Chromium does not work with .local mdns/avahi name resolution


#1

most likely caused by

the current chromium snap does not allow to open any .local urls

with the removal of the chromium deb and the switch to a snap-only deployment for this browser this is a pretty solid regression that should be addressed …


#2

Thanks for the report @ogra. I’ve filed bug #1838038 to track the issue.


#3

One way to get things working would be to install unscd or nscd, similar to what’s described here:

In that case, it was to provide a snap access to non-standard user/group NSS plugins, but the same should apply for host name lookup via NSS.


#4

well, since @oSoMoN can not reproduce the issue on his install (according to the bug discussion) i wonder if he has that daemon installed …

though if this is really the case, nscd should be a dependency of snapd or some such, but i think it was demoted to universe for a reason :slight_smile:
(probably @jdstrand has an opinion here )


#5

ok, i can confirm installing nscd and restarting the browser makes it work, but given that avahi/mdns support is a default in ubuntu since over 10 years i think it should work OOTB as it did before and not regress when we switch users from the deb to the snap, so there is still some action needed for a proper solution (beyond the fact that it will not work either on non-ubuntu distros anymore) and if only by forcing nscd into the default install.


#6

Historically nscd has had a reputation for being a bit unstable. That’s probably at least partly down to type of workloads requiring nscd including far less robust NSS plugins. When a bug in a plugin has the ability to take out name resolution in every process on the system rather than just one, it amplifies the problem.

uncsd tries to avoid this by treating NSS plugins as untrusted and running them in their own process. I’m not sure how that affects performance.

If we want to pursure this as a general solution, then perhaps snap-confine should map in an nscd socket into the sandbox that talks to a reliable nscd implementation on the host side.
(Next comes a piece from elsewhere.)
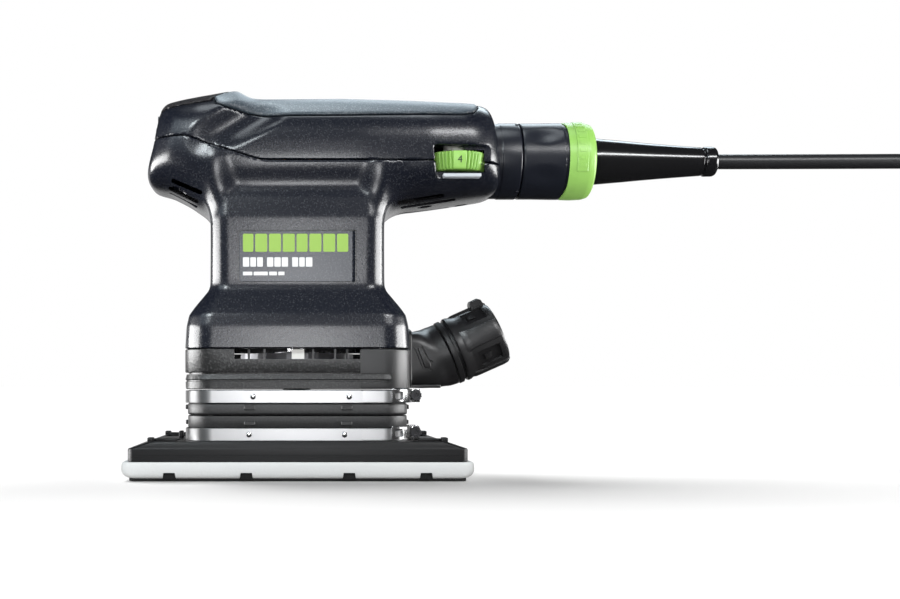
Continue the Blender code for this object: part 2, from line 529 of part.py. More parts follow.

That would at least limit any downsides of using nscd to snap confined applications.


#7

i personally think the cleaner way would be to ship
/lib/<arch triplet>/libnss_mdns4_minimal.so.2 inside core/core18 and fix the missing bit in nsswitch.conf of the core/core18 snaps:

$ grep hosts /etc/nsswitch.conf 
hosts:          files mdns4_minimal [NOTFOUND=return] dns
$ grep hosts /snap/core/current/etc/nsswitch.conf 
hosts:          files dns myhostname

that way we wouldnt rely on the host having mdns (or any workarounds like nscd/unscd) available


#8

The documentation for nss-mdns says the following:

`nss-mdns` tries to contact a running
[avahi-daemon](http://avahi.org/) for resolving host names and
addresses and making use of its superior record cacheing. If
Avahi is not available at lookup time, the lookups will fail.

So it isn’t clear that adding nss-mdns to nsswitch.conf in the sandbox would be sufficient without also plugging avahi-observe (or adjusting the network plug to grant access to /var/run/avahi-daemon/socket).


#9

and isnt that good ? it gives us/the admin full control and allows to switch it off if desired :wink:


#10

Well, there’s no way for a sysadmin to add an avahi-observe plug to a snap that doesn’t have it, so you’re still at the mercy of the packager.

If mDNS name resolution is important, then surely you’d want it working for every snap that performs host name lookups, which is why I suggested updating network.


#11

well, i think this is jamie territory anyway …
i’d personally leave it to the packager/admin for finer grained control … but i guess either is fine in the end.

what i find inportant is that it also works on core where you do not have the opportunity to easily install nscd or unscd outside of the snap (indeed we chould ship either in the core snap but that means moving it to main in the end).